● **Goal**:
Copy out all of the material exactly.
----------
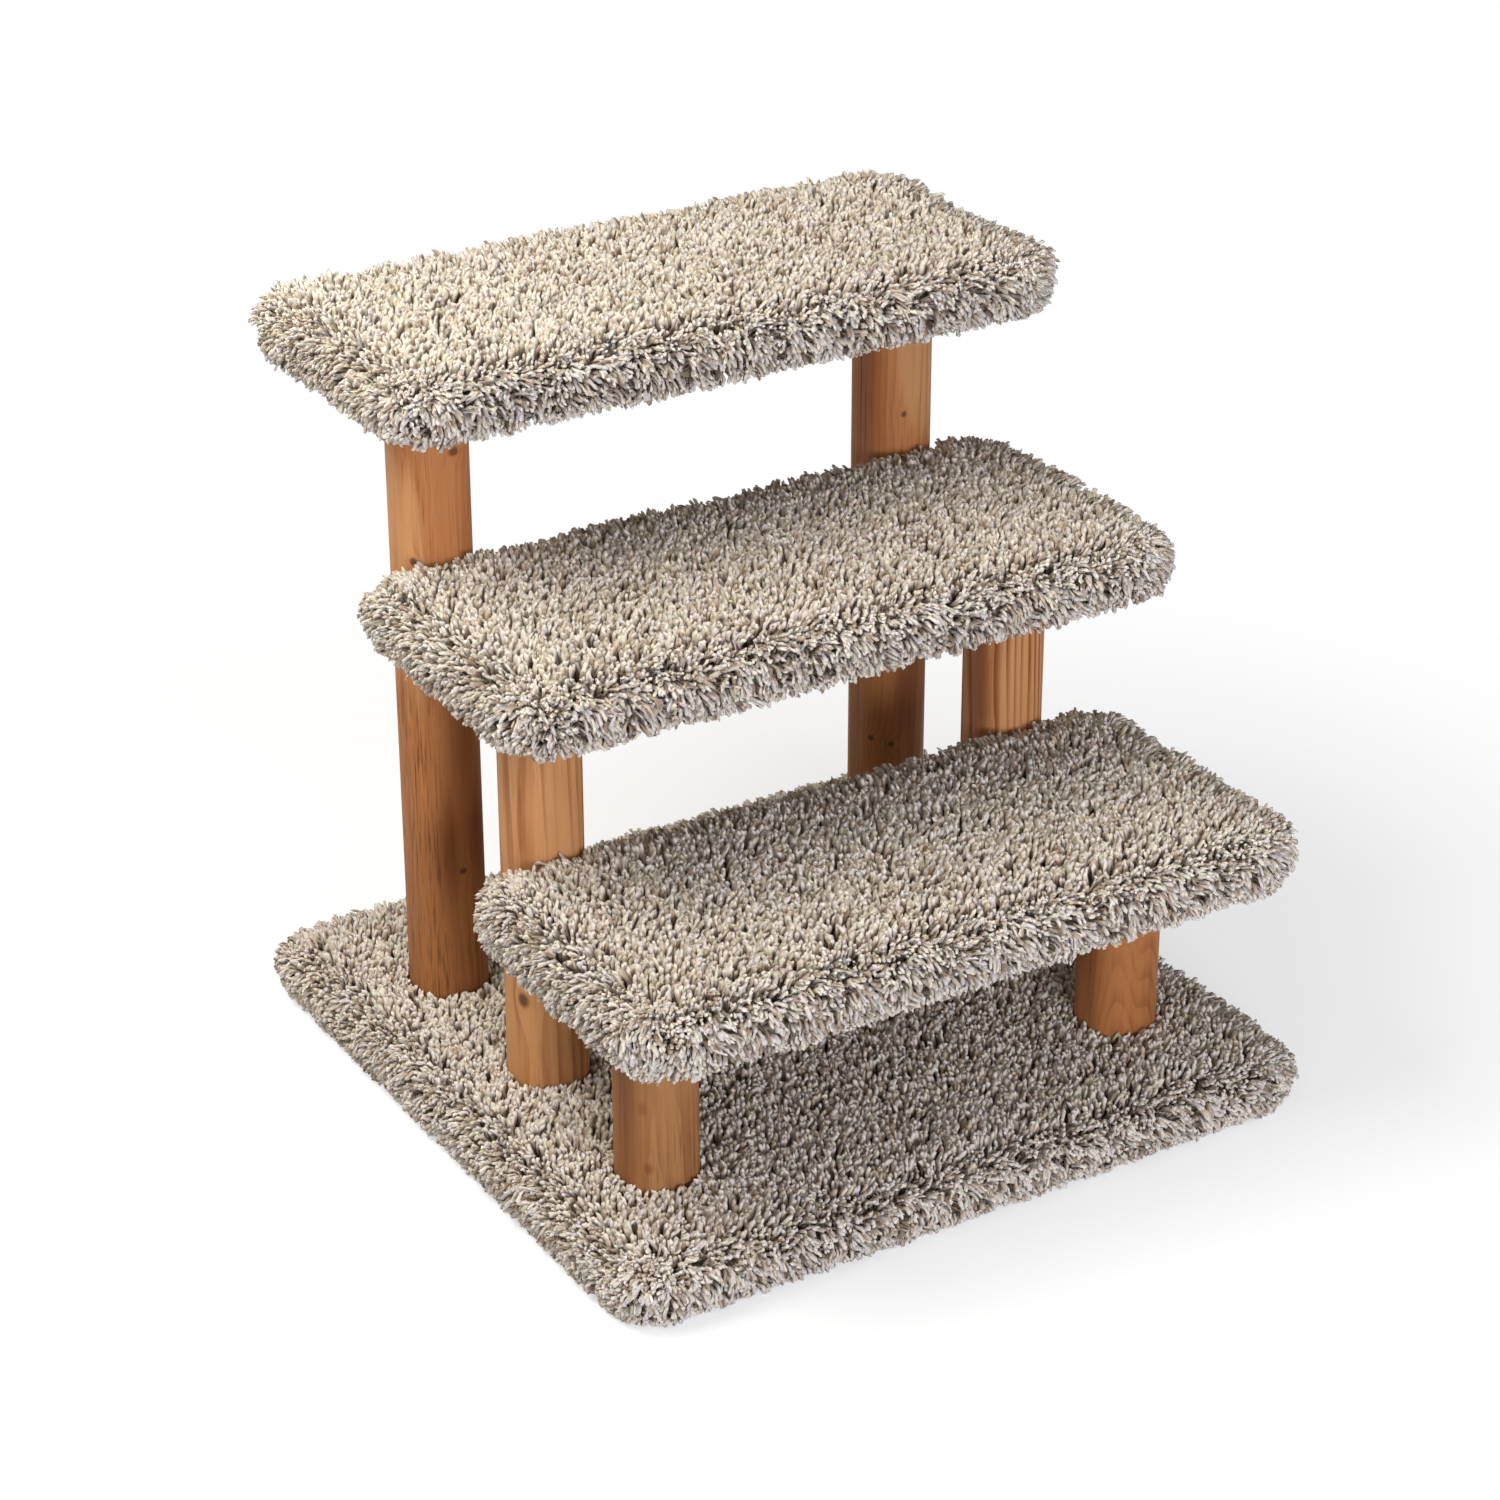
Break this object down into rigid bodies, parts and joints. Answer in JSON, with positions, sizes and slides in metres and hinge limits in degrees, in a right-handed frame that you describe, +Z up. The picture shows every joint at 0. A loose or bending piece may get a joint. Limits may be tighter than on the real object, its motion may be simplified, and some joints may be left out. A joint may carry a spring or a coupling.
{
  "type": "pet stairs",
  "caption": "Free-standing pet stairs: shaggy carpeted steps, each on a pair of rounded wooden posts, over a carpeted square base.",
  "frame": {"origin": "middle of the footprint on the floor, under the centre of the base", "axes": "+X to the right along the steps' width as seen from the lowest step, +Y towards the back, the way the steps climb, +Z up"},
  "size_m": [0.674, 0.673, 0.659],
  "materials": {
    "carpet": "cut shag pile of twisted two-ply yarn, cream heathered with grey and brown, on a woven backing",
    "post_wood": "stained softwood with visible grain and a few knots, satin clear coat",
    "plywood": "bare plywood, sanded",
    "fastener_steel": "zinc-plated steel"
  },
  "bodies": {
    "root": {"base_board": "plywood", "lower_step_board": "plywood", "middle_step_board": "plywood", "upper_step_board": "plywood", "lower_left_post": "post_wood", "lower_right_post": "post_wood", "middle_left_post": "post_wood", "middle_right_post": "post_wood", "upper_left_post": "post_wood", "upper_right_post": "post_wood", "base_carpet": "carpet", "lower_step_carpet": "carpet", "middle_step_carpet": "carpet", "upper_step_carpet": "carpet", "lower_step_screws": "fastener_steel", "middle_step_screws": "fastener_steel", "upper_step_screws": "fastener_steel", "lower_base_screws": "fastener_steel", "middle_base_screws": "fastener_steel", "upper_base_screws": "fastener_steel", "base_staples": "fastener_steel", "lower_step_staples": "fastener_steel", "middle_step_staples": "fastener_steel", "upper_step_staples": "fastener_steel"}
  },
  "joints": []
}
----------
● **Finished exercise**:
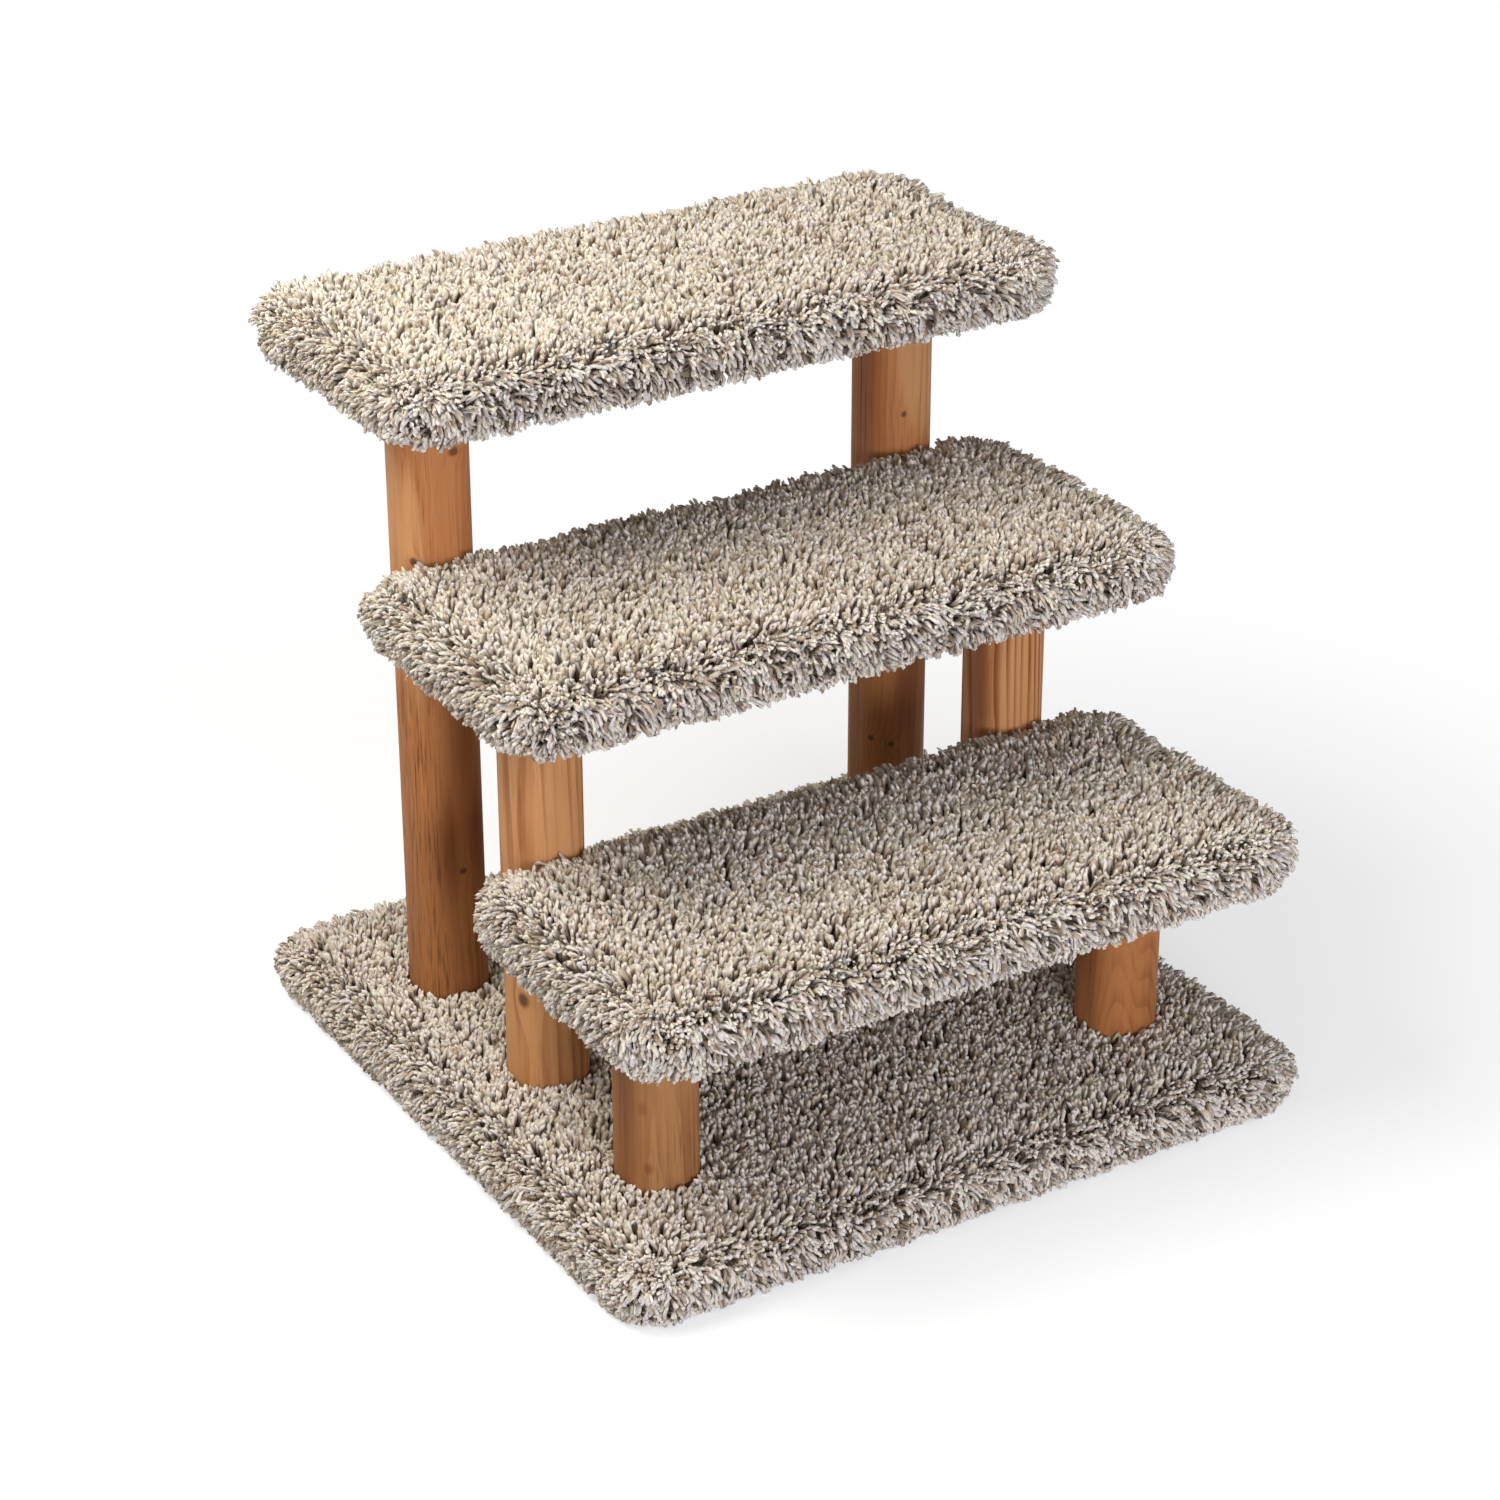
Break this object down into rigid bodies, parts and joints. Answer in JSON, with positions, sizes and slides in metres and hinge limits in degrees, in a right-handed frame that you describe, +Z up. The picture shows every joint at 0. A loose or bending piece may get a joint. Limits may be tighter than on the real object, its motion may be simplified, and some joints may be left out. A joint may carry a spring or a coupling.
{
  "type": "pet stairs",
  "caption": "Free-standing pet stairs: shaggy carpeted steps, each on a pair of rounded wooden posts, over a carpeted square base.",
  "frame": {"origin": "middle of the footprint on the floor, under the centre of the base", "axes": "+X to the right along the steps' width as seen from the lowest step, +Y towards the back, the way the steps climb, +Z up"},
  "size_m": [0.674, 0.673, 0.659],
  "materials": {
    "carpet": "cut shag pile of twisted two-ply yarn, cream heathered with grey and brown, on a woven backing",
    "post_wood": "stained softwood with visible grain and a few knots, satin clear coat",
    "plywood": "bare plywood, sanded",
    "fastener_steel": "zinc-plated steel"
  },
  "bodies": {
    "root": {"base_board": "plywood", "lower_step_board": "plywood", "middle_step_board": "plywood", "upper_step_board": "plywood", "lower_left_post": "post_wood", "lower_right_post": "post_wood", "middle_left_post": "post_wood", "middle_right_post": "post_wood", "upper_left_post": "post_wood", "upper_right_post": "post_wood", "base_carpet": "carpet", "lower_step_carpet": "carpet", "middle_step_carpet": "carpet", "upper_step_carpet": "carpet", "lower_step_screws": "fastener_steel", "middle_step_screws": "fastener_steel", "upper_step_screws": "fastener_steel", "lower_base_screws": "fastener_steel", "middle_base_screws": "fastener_steel", "upper_base_screws": "fastener_steel", "base_staples": "fastener_steel", "lower_step_staples": "fastener_steel", "middle_step_staples": "fastener_steel", "upper_step_staples": "fastener_steel"}
  },
  "joints": []
}